Le directeur régional Île-de-France de la Banque des Territoires, Richard Curnier, décrit les orientations qui sont au cœur de la stratégie de la filiale de la Caisse des Dépôts. Il revient ainsi sur la crise de l’immobilier et du logement social, les atouts de la géothermie, l’investissement du groupe dans le développement économique des quartiers et dans le domaine de la santé, et certains projets déjà réalisés, en cours ou à venir.
Propos recueillis par Jacques Paquier.
Quelles sont les priorités de la Banque des Territoires en Île-de-France ?
La Banque des Territoires a deux axes stratégiques principaux : la cohésion sociale et territoriale d’une part, et la transition écologique et énergétique d’autre part. Une de nos premières missions, majeure, c’est accompagner le développement du logement social. Je rappellerai qu’en Île-de- France, 700 000 personnes figurent sur des listes d’attente pour obtenir un logement social et que l’on compte par ailleurs 1,2 million de mal-logés. En tant que financeur du logement social, c’est pour nous une priorité. Cela suppose d’accompagner les bailleurs sociaux, de leur fournir des financements adaptés à leurs besoins, cela passe également par l’accompagnement du développement des offices HLM. Dans le contexte de crise immobilière que nous connaissons, nous jouons à plein notre fonction contracyclique.
Pourquoi le financement de la production d’énergie constitue-t-il aussi une de vos priorités ?
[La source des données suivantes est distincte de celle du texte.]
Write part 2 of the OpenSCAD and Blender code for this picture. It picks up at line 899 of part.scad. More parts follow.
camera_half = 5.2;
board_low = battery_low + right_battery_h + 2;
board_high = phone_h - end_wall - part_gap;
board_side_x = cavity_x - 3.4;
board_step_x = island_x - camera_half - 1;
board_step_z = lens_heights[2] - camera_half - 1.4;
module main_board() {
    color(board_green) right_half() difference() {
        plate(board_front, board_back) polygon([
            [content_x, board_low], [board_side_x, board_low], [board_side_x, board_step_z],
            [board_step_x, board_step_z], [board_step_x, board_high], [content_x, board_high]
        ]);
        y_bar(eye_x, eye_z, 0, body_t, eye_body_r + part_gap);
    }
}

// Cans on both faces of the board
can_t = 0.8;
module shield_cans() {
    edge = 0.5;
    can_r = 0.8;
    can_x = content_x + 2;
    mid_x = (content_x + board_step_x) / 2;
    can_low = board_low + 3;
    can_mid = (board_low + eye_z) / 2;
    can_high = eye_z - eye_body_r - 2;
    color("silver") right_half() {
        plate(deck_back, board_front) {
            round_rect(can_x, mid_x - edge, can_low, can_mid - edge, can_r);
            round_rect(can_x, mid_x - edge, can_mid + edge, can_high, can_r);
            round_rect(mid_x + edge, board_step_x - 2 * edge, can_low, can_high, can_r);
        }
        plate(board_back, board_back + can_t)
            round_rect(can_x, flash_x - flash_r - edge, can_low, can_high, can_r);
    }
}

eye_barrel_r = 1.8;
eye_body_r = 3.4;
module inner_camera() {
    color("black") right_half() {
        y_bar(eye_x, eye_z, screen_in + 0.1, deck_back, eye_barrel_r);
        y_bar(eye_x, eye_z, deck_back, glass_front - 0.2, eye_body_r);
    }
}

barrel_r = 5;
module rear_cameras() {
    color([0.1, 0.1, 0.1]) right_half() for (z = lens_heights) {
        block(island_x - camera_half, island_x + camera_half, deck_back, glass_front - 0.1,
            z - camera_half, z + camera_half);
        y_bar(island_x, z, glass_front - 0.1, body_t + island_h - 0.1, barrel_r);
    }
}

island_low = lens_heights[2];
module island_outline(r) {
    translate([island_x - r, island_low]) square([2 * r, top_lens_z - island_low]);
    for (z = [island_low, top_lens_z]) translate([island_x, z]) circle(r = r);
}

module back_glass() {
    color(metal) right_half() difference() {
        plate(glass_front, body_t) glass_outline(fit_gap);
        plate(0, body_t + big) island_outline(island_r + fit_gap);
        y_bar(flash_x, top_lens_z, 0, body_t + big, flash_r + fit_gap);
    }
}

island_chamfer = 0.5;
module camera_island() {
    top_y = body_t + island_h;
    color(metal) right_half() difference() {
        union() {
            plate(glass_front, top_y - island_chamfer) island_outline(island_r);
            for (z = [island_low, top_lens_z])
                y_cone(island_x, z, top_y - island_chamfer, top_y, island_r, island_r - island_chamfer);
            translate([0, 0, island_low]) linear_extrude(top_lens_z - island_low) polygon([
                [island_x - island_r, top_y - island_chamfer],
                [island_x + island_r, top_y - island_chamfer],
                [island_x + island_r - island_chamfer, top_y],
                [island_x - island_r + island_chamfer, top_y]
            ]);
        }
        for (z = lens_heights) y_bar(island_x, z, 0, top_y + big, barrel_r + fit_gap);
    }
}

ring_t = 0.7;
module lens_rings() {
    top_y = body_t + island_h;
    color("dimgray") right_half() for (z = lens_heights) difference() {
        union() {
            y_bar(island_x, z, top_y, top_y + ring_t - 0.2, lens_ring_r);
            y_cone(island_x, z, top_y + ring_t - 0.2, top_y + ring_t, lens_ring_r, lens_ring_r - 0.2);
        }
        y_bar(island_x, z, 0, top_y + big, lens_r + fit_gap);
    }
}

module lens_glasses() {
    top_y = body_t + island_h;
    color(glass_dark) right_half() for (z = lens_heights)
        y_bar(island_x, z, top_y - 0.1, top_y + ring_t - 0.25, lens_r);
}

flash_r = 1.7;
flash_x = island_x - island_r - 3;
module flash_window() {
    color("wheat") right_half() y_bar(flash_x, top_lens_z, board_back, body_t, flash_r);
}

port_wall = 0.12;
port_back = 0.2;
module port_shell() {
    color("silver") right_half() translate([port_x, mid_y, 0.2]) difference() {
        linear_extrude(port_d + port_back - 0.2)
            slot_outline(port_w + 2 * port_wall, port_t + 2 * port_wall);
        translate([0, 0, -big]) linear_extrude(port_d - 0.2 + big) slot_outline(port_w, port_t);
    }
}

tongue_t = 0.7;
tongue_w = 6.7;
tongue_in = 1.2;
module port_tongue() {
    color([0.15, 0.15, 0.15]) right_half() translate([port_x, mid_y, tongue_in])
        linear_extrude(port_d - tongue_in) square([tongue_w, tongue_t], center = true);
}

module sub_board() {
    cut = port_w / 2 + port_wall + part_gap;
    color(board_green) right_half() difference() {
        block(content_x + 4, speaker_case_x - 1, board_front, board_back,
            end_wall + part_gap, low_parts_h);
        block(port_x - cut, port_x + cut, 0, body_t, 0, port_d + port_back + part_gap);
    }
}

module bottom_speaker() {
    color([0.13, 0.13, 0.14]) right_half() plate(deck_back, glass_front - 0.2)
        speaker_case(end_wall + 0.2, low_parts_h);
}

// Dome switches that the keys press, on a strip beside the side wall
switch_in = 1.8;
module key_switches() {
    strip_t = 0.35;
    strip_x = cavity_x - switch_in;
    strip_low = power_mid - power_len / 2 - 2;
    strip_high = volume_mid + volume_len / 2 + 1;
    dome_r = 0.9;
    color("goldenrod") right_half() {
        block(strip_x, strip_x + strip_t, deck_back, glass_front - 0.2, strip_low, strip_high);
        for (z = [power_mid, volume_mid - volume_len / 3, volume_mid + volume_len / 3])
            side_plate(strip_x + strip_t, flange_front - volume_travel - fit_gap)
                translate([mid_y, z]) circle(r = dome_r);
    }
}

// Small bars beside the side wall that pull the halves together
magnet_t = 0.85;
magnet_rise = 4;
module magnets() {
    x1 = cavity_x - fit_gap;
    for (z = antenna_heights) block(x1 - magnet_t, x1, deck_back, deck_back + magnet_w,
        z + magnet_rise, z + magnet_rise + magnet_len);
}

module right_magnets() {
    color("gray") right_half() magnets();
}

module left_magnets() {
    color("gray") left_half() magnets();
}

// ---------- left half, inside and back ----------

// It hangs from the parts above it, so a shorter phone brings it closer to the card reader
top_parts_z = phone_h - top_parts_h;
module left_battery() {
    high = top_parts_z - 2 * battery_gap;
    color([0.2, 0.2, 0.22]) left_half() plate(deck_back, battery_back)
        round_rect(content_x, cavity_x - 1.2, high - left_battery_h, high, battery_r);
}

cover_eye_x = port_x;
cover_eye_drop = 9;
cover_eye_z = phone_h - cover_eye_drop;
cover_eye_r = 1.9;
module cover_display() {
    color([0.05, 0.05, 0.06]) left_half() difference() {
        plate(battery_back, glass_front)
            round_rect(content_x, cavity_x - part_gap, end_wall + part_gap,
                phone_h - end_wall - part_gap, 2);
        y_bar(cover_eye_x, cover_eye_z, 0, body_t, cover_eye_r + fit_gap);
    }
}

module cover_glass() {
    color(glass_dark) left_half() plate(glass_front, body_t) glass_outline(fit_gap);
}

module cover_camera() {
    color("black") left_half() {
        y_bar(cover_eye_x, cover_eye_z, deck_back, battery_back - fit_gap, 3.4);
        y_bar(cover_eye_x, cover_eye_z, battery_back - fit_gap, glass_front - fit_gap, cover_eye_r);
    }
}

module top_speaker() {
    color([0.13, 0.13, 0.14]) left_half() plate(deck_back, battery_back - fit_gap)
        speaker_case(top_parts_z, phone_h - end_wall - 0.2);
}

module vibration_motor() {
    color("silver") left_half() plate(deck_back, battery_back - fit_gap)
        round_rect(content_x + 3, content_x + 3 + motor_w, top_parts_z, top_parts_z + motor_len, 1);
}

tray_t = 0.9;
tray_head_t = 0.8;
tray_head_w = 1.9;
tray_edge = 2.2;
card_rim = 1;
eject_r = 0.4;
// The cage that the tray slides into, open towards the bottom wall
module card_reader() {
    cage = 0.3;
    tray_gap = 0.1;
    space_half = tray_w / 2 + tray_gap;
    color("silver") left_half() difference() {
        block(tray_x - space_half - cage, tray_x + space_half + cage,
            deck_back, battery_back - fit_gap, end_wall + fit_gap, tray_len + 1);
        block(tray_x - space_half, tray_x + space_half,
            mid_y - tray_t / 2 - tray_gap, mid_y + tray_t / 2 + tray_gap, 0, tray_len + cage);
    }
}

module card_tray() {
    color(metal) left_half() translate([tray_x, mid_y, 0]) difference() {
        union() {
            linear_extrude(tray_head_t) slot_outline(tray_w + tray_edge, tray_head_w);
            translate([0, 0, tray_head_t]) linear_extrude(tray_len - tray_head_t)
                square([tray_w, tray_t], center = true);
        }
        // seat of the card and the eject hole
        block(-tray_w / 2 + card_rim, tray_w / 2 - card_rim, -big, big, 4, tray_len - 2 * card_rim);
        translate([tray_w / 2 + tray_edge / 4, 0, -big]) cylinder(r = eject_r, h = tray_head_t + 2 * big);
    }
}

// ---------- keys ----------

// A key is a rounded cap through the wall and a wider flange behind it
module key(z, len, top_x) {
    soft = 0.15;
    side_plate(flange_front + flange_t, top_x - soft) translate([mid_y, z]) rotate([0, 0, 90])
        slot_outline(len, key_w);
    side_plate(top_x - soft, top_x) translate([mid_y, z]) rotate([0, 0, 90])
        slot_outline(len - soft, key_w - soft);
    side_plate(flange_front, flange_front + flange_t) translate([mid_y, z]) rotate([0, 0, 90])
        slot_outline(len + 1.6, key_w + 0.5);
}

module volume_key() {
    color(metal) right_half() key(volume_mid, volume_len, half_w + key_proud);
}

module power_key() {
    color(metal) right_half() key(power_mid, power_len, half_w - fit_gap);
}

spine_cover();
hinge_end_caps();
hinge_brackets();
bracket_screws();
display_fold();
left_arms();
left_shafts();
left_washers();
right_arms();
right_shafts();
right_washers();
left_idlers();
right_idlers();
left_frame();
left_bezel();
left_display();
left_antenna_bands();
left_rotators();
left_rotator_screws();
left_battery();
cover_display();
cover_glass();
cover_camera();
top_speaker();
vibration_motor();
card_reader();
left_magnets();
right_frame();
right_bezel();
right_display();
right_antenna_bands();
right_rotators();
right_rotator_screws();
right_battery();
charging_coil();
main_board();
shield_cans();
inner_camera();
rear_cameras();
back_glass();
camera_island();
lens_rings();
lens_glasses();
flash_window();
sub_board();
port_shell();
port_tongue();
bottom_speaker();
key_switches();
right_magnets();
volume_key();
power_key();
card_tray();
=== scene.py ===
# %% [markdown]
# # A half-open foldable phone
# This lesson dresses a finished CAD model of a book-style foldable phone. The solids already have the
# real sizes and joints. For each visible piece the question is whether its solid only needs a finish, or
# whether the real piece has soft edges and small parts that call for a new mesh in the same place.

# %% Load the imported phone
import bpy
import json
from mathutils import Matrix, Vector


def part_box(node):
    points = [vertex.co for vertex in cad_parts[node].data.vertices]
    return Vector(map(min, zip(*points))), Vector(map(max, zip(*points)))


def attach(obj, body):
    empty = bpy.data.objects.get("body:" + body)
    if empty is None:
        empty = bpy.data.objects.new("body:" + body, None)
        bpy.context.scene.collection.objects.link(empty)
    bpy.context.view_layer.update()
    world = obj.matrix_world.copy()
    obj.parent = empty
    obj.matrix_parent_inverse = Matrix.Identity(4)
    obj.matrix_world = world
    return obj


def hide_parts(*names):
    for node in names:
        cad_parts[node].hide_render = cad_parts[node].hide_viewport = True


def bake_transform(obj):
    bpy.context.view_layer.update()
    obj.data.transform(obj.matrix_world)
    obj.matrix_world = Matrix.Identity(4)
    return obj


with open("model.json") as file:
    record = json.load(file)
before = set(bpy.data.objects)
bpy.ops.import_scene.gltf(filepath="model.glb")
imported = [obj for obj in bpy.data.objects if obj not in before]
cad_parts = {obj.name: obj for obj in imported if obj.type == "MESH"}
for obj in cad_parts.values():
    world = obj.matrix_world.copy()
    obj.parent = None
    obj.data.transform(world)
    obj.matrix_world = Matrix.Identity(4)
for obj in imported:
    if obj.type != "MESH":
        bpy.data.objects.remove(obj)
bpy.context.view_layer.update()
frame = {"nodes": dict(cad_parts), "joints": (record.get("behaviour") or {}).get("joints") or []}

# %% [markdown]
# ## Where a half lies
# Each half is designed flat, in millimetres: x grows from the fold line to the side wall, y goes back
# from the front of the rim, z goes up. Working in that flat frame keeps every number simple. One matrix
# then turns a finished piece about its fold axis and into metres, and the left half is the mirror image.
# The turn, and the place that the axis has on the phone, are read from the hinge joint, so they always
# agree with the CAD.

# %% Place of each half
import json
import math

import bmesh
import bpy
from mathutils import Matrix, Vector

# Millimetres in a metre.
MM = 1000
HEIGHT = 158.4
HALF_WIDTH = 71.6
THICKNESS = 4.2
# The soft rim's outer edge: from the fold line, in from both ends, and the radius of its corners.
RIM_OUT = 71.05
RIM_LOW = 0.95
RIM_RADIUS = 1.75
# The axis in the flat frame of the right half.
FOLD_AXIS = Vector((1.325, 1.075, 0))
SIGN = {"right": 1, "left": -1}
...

J’aime à rappeler que 90 % de l’énergie consommée en Île-de-France est importée. Cela alors que nous avons sous nos pieds une énergie quasiment gratuite, renouvelable et décarbonée : je veux parler de la géothermie, dont le développement représente également un de nos axes stratégiques prioritaires. Il faut aussi rappeler que la géothermie constitue une énergie bon marché, qui ne dépend pas des cours du gaz ou du pétrole. Nous finançons donc de nombreux projets dans ce domaine. Je citerai par exemple la Société d’exploitation des énergies renouvelables (SEER) de Grigny ou les projets que nous finançons également au Pré-Saint-Gervais ou à Rueil-Malmaison.
Quelle est la nature de votre intervention dans les quartiers prioritaires au titre de la politique de la ville ?
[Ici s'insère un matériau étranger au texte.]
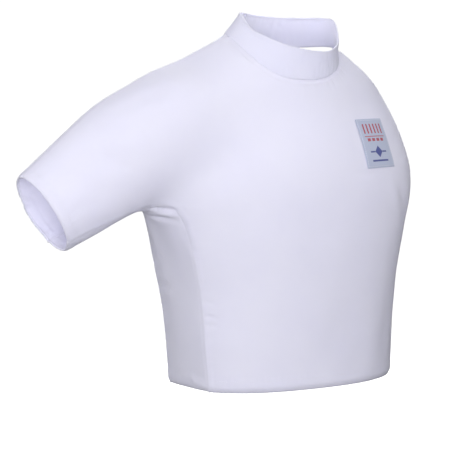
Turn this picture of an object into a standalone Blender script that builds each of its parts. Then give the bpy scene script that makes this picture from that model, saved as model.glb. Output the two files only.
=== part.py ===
"""A white one-sleeved fencing under-jacket, filled out as when worn, made as its cut pieces of cloth.

The frame is the wearer's: +X to the wearer's left, +Y to the back, +Z up. The origin is the middle of
the neck, at the level where the collar is sewn on, because the wearer's shoulders carry the jacket there.
A general figure with the garment's ease in it is described once, by sections of the torso and a tapered
sleeve. Each panel is then a net of points between its seams, laid on that figure and given a thickness.
All sizes are in millimetres, and angles round the neck are in degrees.
"""

import bpy
import numpy as np

MM = 0.001

# Cloth walls, the room between sewn pieces, and the room under what lies on a panel.
CLOTH = 1.8
COLLAR_CLOTH = 2.6
STRAP_CLOTH = 1.6
LABEL_CLOTH = 0.8
SEAM_GAP = 0.3
LAID_GAP = 0.4

# Where the jacket ends: the level hem, and the cuff's plane, which faces down along the arm.
HEM = -446.0
CUFF_CENTRE = np.array([-388.5, 0.0, -195.0])
CUFF_SLOPE = np.radians(31.0)
CUFF_OUT = np.array([-np.cos(CUFF_SLOPE), 0.0, -np.sin(CUFF_SLOPE)])
CUFF_UP = np.array([-np.sin(CUFF_SLOPE), 0.0, np.cos(CUFF_SLOPE)])
SHOULDER_JOINT = np.array([-195.0, 0.0, -85.0])
UP = np.array([0.0, 0.0, 1.0])
BACKWARD = np.array([0.0, 1.0, 0.0])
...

Nous sommes très engagés dans le développement économique des quartiers. Il faut savoir que l’Île-de- France compte aujourd’hui 270 quartiers prioritaires au titre de la politique de la ville, situés dans tous les départements, alors que dans d’autres métropoles, ils se concentrent davantage. Nous œuvrons avec les bailleurs sociaux, en finançant par exemple les travaux de réhabilitation, de requalification des immeubles. Nous soutenons également de nombreux projets qui visent à favoriser le développement économique dans ces quartiers, à y créer des activités et des emplois, qu’il s’agisse d’artisanat ou de logistique du dernier kilomètre.
Pourquoi intervenez-vous également de plus en plus dans le domaine de la santé ?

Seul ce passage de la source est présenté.